Dari Gelandang Menjadi Bek Kiri

Grosso sebenarnya bukanlah bek kiri sejak awal kariernya. Ia selalu memakai nomor 10 dan bermain sebagai gelandang serang. Namun, perubahan posisinya terjadi secara tidak terduga saat ia membela Perugia.

Suatu hari, bek kiri tim terkena skorsing dan Grosso di minta mengisi posisi tersebut. Penampilannya yang baik membuatnya tetap di percaya di posisi itu. Jika bukan karena kesempatan itu, mungkin ia tidak akan pernah mencapai Serie A.

“Saya lebih seorang seniman daripada bek sayap, saya selalu mengenakan jersey nomor 10. Lalu di Perugia, bek kiri terkena skorsing dan saya mengisi posisinya. Daripada di jual ke Serie C, saya justru menjadi pemain reguler di Serie A dan hidup baru pun dimulai,” tegasnya.

“Saat dihadapkan pada persimpangan, saya hampir selalu memilih jalan yang benar. Saya tidak punya penyesalan, karena saya selalu menjadi diri sendiri.”

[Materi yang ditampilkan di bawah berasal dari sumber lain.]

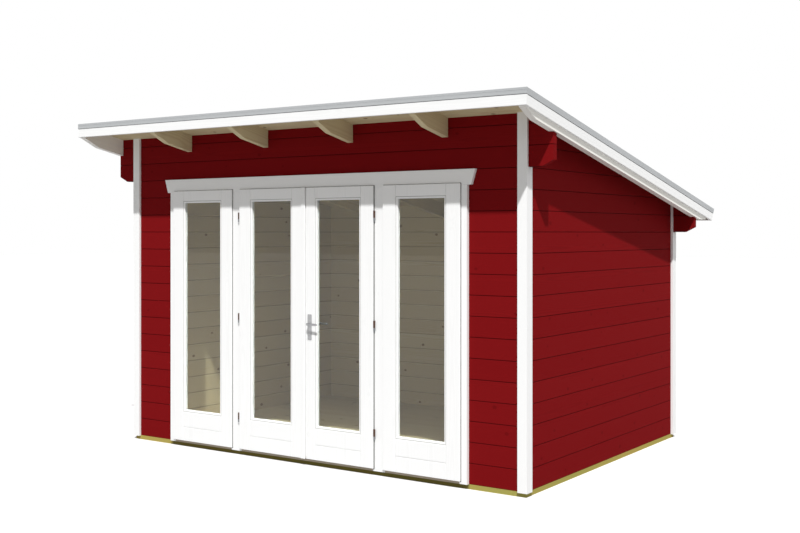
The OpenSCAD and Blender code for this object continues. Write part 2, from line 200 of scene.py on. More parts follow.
def treated(name, along, across, width, start=0.0, shade_reach=0.0):
    """Sawn wood, impregnated green. The front beam gets painted shade on either side of the
    middle, out to the given half-width, where the threshold and the door unit stand out over it."""
    finish = Finish(name, {"Roughness": 0.85, "Specular IOR Level": 0.1})
    wood = Timber(finish, along, across, width, start)
    body = finish.mix((0.50, 0.395, 0.105, 1), (0.31, 0.24, 0.06, 1),
                      wood.rings * 0.6 + wood.fibre * 0.3)
    green = finish.mix(body, (0.32, 0.34, 0.085, 1), finish.rise(wood.cloud, 0.35, 0.75) * 0.55)
    colour = finish.mix(green, (0.16, 0.10, 0.03, 1), wood.knot * 0.8)
    # Painted shade: the front beam is darkened where the threshold and the door unit shade it.
    if shade_reach:
        x, y, _ = finish.coordinates()
        soft = 0.01
        beam_shade = finish.rise(abs(x), shade_reach + soft, shade_reach - soft) * (y < 0.0)
        colour = finish.mix(colour, (0.07, 0.06, 0.015, 1), beam_shade * 0.65)
    finish.feed("Base Color", colour)
    finish.bump(wood.fibre + wood.rings * 0.4, 0.0006)
    return finish


def dress(finish, *names):
    """Gives CAD nodes a finish."""
    for name in names:
        for slot in nodes[name].material_slots:
            slot.material = finish.material


beam_w = 0.06
joist_step = 0.5
front_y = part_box("front_wall_left")[0].y
back_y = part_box("back_wall")[1].y
door_unit_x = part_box("frame_jambs")[1].x
dress(treated("treated_long_beams", X, Y, beam_w, front_y, door_unit_x), "long_bearers")
dress(treated("treated_side_beams", Y, X, beam_w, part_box("side_bearers")[0].x), "side_bearers")
dress(treated("treated_joists", Y, X, joist_step), "floor_joists")

# ---- Floor boards ----
# Planed pine boards, tongued and grooved, nailed across the joists with their faces flush. They
# run along the front wall, 24 of them, all of one width.


def carried(outlines, low, high, axis):
    """Bars. Each outline, n by k by 2, is a closed line in the plane across the axis. Its points
    stand at low and again at high along the axis. Side faces, k of them, join the two rows, and
    two end faces close the bar."""
    outlines = np.asarray(outlines, float)
    count, k, _ = outlines.shape
    points = np.empty((count, 2, k, 3))
    points[..., [i for i in range(3) if i != axis]] = outlines[:, None]
    points[:, 0, :, axis] = np.reshape(low, (-1, 1))
    points[:, 1, :, axis] = np.reshape(high, (-1, 1))
    near, far = np.arange(count * 2 * k).reshape(count, 2, k).transpose(1, 0, 2)
    sides = np.stack([near, np.roll(near, -1, 1), np.roll(far, -1, 1), far], -1).reshape(-1, 4)
    return points.reshape(-1, 3), sides.tolist() + near.tolist() + far.tolist()


def together(*shapes):
    """Several lots of vertices and faces as one."""
    starts = np.cumsum([0] + [len(vertices) for vertices, _ in shapes])
    faces = [[i + start for i in face] for start, (_, lot) in zip(starts, shapes) for face in lot]
    return np.concatenate([vertices for vertices, _ in shapes]), faces


def piece(name, shape, body, finish, replaced=(), bevel=0.0, smooth=False):
    """A mesh object of that shape, faces outwards, that moves with a CAD body."""
    vertices, faces = shape
    mesh = bpy.data.meshes.new(name)
    mesh.from_pydata(vertices.tolist(), [], faces)
    work = bmesh.new()
    work.from_mesh(mesh)
    bmesh.ops.recalc_face_normals(work, faces=work.faces)
    work.to_mesh(mesh)
    work.free()
    mesh.polygons.foreach_set("use_smooth", [smooth] * len(mesh.polygons))
    mesh.materials.append(finish.material)
    made = bpy.data.objects.new(name, mesh)
    bpy.context.scene.collection.objects.link(made)
    if bevel:
        edges = made.modifiers.new("edges", "BEVEL")
        edges.width = bevel
        edges.segments = 2
        edges.limit_method = "ANGLE"
    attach(made, body)
    if replaced:
        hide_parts(*replaced)
    return made


def pine(name, along, across, width, start=0.0, slope=0.0, knots=0.6):
    """Bare planed pine, honey-coloured, with brown knots."""
    finish = Finish(name, {"Specular IOR Level": 0.35})
    bare_pine(finish, Timber(finish, along, across, width, start, slope, knots))
    return finish


def bare_pine(finish, wood):
    """Feeds the shader with bare pine and returns the colour."""
    body = finish.mix((0.70, 0.62, 0.405, 1), (0.54, 0.43, 0.235, 1),
                      wood.rings * 0.5 + wood.fibre * 0.15)
    toned = finish.mix(body, (0.58, 0.46, 0.265, 1), wood.lot * 0.4 + wood.cloud * 0.2)
    colour = finish.mix(toned, (0.20, 0.11, 0.05, 1), wood.knot * 0.75)
    finish.feed("Base Color", colour)
    finish.feed("Roughness", 0.72 - wood.rings * 0.12)
    finish.bump(wood.fibre * 0.6 + wood.rings * 0.5, 0.0003)
    return colour


def boards(count, start, width, thickness, chamfer, chamfer_side):
    """Outlines of boards side by side: width along the first axis, thickness along the second,
    with the long edges on one face chamfered, where two boards meet in a V."""
    s = np.array([0, chamfer, width - chamfer, width, width, 0])
    t = np.array([chamfer, 0, 0, chamfer, thickness, thickness])
    if chamfer_side > 0:
        t = thickness - t
    shift = start + width * np.arange(count)
    return np.stack([s + shift[:, None], np.broadcast_to(t, (count, 6))], -1)


floor_low, floor_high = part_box("floor_boards")
floor_count = 24
floor_chamfer = 0.001
floor_w = (floor_high.y - floor_low.y) / floor_count
floor_t = floor_high.z - floor_low.z
floor_lines = boards(floor_count, floor_low.y, floor_w, floor_t, floor_chamfer, 1)
floor_lines[..., 1] += floor_low.z
piece("floor_board_row", carried(floor_lines, floor_low.x, floor_high.x, X), "shed",
      pine("pine_floor", X, Y, floor_w, floor_low.y), ["floor_boards"])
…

Insiden Mengerikan Fabio Grosso di Prancis

Pada 2023, Grosso mengalami kejadian yang hampir merenggut nyawanya. Saat menjadi pelatih Lyon, bus timnya diserang oleh suporter Marseille. Sebuah botol kaca menembus jendela dan melukai wajahnya.

Grosso mendapatkan 15 jahitan di atas mata kirinya akibat kejadian tersebut. Ia merasa beruntung karena jika sedikit saja posisi kepalanya berbeda, botol itu bisa menghantam pelipisnya dan menyebabkan cedera fatal.

“Saya baru saja menoleh untuk menutup tirai jendela, dan mungkin itu yang menyelamatkan hidup saya, karena botol itu seharusnya menghantam pelipis saya. Sebagai gantinya, botol itu mengenai bagian atas mata kiri saya. Saya mendapat 15 jahitan,” ungkap Grosso.

“Saat itu, saya menyadari bagaimana rasanya hampir mati seketika. Itu adalah persimpangan lain dalam hidup saya. Bahkan, kemarin mereka mengeluarkan tiga pecahan kaca lagi, karena dokter Prancis lupa mengeluarkannya…

“Anda bisa melihat bekas lukanya, hasil jahitannya memang tidak terlalu bagus, tapi setidaknya saya masih di sini untuk menceritakan semuanya,” tutupnya.